**To do**.
Only the lines from the line that has "cad_parts[node].hide_render = cad_parts[node].hide_viewport" through the line that has "CORNER_RADIUS = 3 * INCH" should be reproduced, exactly and with both ends kept.

**Supplied material**.
** Begin **

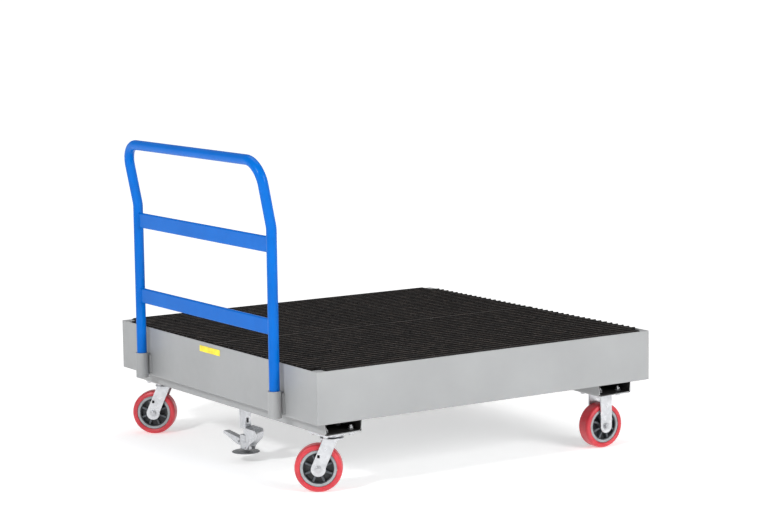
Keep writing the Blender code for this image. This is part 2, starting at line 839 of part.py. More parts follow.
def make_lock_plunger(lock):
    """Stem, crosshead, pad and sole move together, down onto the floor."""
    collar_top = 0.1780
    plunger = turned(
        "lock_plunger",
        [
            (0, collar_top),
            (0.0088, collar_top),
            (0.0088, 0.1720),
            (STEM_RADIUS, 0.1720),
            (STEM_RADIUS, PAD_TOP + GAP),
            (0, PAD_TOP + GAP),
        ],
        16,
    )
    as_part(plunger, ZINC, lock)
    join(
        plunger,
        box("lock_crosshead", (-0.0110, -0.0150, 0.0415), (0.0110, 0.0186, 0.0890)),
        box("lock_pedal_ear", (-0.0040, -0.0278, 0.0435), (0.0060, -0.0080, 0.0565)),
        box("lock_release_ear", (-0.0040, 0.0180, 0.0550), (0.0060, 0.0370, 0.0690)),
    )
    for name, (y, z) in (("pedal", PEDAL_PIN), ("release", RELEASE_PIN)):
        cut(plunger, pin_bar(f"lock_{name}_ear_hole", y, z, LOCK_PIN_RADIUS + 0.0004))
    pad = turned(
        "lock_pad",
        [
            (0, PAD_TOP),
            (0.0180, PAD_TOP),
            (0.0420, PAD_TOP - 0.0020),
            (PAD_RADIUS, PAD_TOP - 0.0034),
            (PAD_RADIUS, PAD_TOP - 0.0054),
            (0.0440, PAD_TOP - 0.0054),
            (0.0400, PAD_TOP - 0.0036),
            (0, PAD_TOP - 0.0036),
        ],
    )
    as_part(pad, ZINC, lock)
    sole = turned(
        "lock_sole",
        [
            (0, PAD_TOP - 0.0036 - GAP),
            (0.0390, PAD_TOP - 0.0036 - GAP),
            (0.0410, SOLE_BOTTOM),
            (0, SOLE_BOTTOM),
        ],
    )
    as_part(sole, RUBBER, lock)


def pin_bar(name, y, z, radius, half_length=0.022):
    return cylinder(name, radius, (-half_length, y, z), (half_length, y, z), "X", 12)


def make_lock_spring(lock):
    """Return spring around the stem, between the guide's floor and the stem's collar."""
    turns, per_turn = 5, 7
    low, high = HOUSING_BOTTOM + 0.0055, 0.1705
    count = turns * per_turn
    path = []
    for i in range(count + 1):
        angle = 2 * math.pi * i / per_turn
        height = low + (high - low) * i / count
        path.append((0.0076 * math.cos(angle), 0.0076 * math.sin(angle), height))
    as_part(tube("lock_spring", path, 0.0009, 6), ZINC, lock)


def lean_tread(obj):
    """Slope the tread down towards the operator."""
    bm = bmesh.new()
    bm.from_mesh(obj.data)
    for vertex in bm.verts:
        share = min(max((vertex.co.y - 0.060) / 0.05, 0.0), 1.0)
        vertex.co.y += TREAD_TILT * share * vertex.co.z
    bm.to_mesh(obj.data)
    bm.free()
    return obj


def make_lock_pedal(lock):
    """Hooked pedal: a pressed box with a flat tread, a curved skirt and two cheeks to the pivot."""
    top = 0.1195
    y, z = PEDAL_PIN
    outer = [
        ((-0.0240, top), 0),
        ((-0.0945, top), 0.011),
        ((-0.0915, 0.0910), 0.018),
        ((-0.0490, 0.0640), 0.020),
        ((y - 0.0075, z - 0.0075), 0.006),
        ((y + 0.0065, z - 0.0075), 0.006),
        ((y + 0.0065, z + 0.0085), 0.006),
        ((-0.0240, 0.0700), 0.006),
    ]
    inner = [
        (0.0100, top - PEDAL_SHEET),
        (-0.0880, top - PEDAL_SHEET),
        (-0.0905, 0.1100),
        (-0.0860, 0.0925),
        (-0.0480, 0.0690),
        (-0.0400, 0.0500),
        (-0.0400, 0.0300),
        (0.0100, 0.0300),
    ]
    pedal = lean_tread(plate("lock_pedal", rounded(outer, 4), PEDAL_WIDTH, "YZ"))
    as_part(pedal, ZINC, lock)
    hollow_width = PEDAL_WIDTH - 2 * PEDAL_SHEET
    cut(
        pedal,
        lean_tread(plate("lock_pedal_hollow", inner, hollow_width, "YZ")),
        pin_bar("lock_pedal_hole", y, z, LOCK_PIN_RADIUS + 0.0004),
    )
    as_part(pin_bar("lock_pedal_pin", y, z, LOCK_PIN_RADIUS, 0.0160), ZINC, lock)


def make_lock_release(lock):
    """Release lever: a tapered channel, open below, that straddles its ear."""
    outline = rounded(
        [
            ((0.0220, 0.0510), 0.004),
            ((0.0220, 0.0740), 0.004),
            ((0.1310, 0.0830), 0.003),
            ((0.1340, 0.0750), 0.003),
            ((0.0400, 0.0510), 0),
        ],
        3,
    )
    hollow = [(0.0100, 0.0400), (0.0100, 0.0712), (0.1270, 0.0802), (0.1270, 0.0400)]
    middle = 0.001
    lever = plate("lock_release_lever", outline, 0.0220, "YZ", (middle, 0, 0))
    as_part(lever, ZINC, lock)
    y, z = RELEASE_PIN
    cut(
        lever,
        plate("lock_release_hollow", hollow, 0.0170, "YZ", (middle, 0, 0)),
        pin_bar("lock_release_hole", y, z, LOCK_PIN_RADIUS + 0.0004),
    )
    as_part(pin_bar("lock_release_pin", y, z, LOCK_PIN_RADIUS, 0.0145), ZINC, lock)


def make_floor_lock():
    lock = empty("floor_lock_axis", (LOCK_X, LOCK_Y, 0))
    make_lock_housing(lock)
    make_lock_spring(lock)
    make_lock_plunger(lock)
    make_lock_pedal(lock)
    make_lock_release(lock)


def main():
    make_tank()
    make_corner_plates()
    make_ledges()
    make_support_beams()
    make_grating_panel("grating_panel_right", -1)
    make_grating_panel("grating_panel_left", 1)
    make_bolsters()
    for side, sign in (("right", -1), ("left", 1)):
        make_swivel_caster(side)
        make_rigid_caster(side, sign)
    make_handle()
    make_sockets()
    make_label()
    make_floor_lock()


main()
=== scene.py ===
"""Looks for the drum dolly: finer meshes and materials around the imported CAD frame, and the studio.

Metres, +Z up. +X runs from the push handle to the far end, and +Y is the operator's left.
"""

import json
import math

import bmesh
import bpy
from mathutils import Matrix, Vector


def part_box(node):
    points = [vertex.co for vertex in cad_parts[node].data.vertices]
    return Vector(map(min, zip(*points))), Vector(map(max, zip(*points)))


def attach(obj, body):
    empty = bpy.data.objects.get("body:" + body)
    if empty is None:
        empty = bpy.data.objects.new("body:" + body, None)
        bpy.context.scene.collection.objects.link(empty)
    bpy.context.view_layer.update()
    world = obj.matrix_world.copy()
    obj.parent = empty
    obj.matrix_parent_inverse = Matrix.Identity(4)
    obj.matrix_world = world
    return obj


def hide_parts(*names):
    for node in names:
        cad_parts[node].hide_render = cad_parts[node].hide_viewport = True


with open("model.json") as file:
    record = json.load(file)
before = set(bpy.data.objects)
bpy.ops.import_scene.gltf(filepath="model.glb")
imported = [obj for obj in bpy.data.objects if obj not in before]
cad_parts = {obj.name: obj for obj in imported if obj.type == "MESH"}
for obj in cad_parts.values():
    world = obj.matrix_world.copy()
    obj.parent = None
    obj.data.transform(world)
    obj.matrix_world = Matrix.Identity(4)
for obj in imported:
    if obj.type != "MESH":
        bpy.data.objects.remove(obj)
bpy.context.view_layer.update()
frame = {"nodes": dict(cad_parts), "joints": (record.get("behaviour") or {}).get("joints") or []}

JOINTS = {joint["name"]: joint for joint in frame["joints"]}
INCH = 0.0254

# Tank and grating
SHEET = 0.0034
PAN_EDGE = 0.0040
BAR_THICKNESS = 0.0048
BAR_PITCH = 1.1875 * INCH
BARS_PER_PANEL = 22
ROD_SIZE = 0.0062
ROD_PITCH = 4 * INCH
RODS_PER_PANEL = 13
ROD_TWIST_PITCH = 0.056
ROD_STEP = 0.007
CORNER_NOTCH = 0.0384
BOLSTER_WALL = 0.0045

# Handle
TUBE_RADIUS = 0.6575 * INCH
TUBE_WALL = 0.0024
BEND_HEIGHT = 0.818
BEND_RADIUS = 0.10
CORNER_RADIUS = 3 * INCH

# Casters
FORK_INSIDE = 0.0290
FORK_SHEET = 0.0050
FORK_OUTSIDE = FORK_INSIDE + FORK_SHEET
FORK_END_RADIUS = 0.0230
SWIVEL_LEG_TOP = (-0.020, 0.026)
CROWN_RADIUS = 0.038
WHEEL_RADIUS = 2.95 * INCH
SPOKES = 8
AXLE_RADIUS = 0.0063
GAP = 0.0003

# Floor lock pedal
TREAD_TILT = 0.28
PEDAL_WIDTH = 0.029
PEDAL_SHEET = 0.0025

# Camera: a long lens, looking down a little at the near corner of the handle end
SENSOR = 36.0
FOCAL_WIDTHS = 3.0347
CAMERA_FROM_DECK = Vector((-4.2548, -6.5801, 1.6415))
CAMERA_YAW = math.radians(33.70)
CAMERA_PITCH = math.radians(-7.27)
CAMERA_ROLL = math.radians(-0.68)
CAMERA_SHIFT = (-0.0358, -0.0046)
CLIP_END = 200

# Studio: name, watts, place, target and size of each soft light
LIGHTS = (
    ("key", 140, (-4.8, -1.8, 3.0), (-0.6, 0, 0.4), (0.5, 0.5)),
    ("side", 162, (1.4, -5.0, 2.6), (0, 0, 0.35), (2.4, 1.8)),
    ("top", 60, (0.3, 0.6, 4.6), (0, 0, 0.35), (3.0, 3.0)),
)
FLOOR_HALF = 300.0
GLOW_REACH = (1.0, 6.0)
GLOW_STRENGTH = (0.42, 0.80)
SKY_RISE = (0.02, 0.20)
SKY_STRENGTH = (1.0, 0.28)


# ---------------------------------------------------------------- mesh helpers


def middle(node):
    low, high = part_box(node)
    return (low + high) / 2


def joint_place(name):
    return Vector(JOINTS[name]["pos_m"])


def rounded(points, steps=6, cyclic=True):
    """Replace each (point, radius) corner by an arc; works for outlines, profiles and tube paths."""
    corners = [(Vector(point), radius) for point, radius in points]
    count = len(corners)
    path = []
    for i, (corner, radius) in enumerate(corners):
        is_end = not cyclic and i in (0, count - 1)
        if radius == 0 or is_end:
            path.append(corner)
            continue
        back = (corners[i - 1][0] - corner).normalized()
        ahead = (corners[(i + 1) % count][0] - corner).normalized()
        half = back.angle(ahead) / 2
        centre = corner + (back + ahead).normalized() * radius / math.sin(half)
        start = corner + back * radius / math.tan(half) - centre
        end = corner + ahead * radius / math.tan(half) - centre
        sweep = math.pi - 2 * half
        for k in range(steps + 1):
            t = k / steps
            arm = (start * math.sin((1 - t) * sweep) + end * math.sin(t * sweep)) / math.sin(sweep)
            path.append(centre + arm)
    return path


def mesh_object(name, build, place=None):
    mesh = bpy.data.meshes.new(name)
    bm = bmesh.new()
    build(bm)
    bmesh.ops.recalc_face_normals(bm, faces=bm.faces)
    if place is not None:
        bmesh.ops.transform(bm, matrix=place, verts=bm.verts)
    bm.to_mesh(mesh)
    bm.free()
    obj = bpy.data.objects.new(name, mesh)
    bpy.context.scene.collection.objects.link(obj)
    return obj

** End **
** Begin **

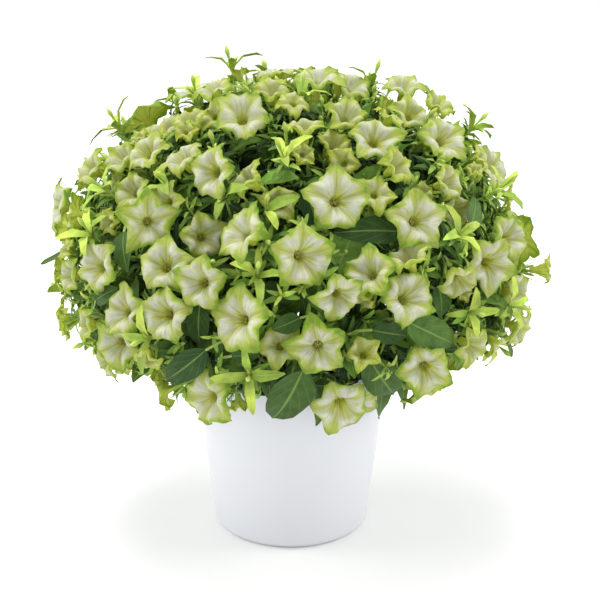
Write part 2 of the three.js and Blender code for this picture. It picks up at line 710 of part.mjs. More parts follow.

** End **

**Task solution**.
        cad_parts[node].hide_render = cad_parts[node].hide_viewport = True


with open("model.json") as file:
    record = json.load(file)
before = set(bpy.data.objects)
bpy.ops.import_scene.gltf(filepath="model.glb")
imported = [obj for obj in bpy.data.objects if obj not in before]
cad_parts = {obj.name: obj for obj in imported if obj.type == "MESH"}
for obj in cad_parts.values():
    world = obj.matrix_world.copy()
    obj.parent = None
    obj.data.transform(world)
    obj.matrix_world = Matrix.Identity(4)
for obj in imported:
    if obj.type != "MESH":
        bpy.data.objects.remove(obj)
bpy.context.view_layer.update()
frame = {"nodes": dict(cad_parts), "joints": (record.get("behaviour") or {}).get("joints") or []}

JOINTS = {joint["name"]: joint for joint in frame["joints"]}
INCH = 0.0254

# Tank and grating
SHEET = 0.0034
PAN_EDGE = 0.0040
BAR_THICKNESS = 0.0048
BAR_PITCH = 1.1875 * INCH
BARS_PER_PANEL = 22
ROD_SIZE = 0.0062
ROD_PITCH = 4 * INCH
RODS_PER_PANEL = 13
ROD_TWIST_PITCH = 0.056
ROD_STEP = 0.007
CORNER_NOTCH = 0.0384
BOLSTER_WALL = 0.0045

# Handle
TUBE_RADIUS = 0.6575 * INCH
TUBE_WALL = 0.0024
BEND_HEIGHT = 0.818
BEND_RADIUS = 0.10
CORNER_RADIUS = 3 * INCH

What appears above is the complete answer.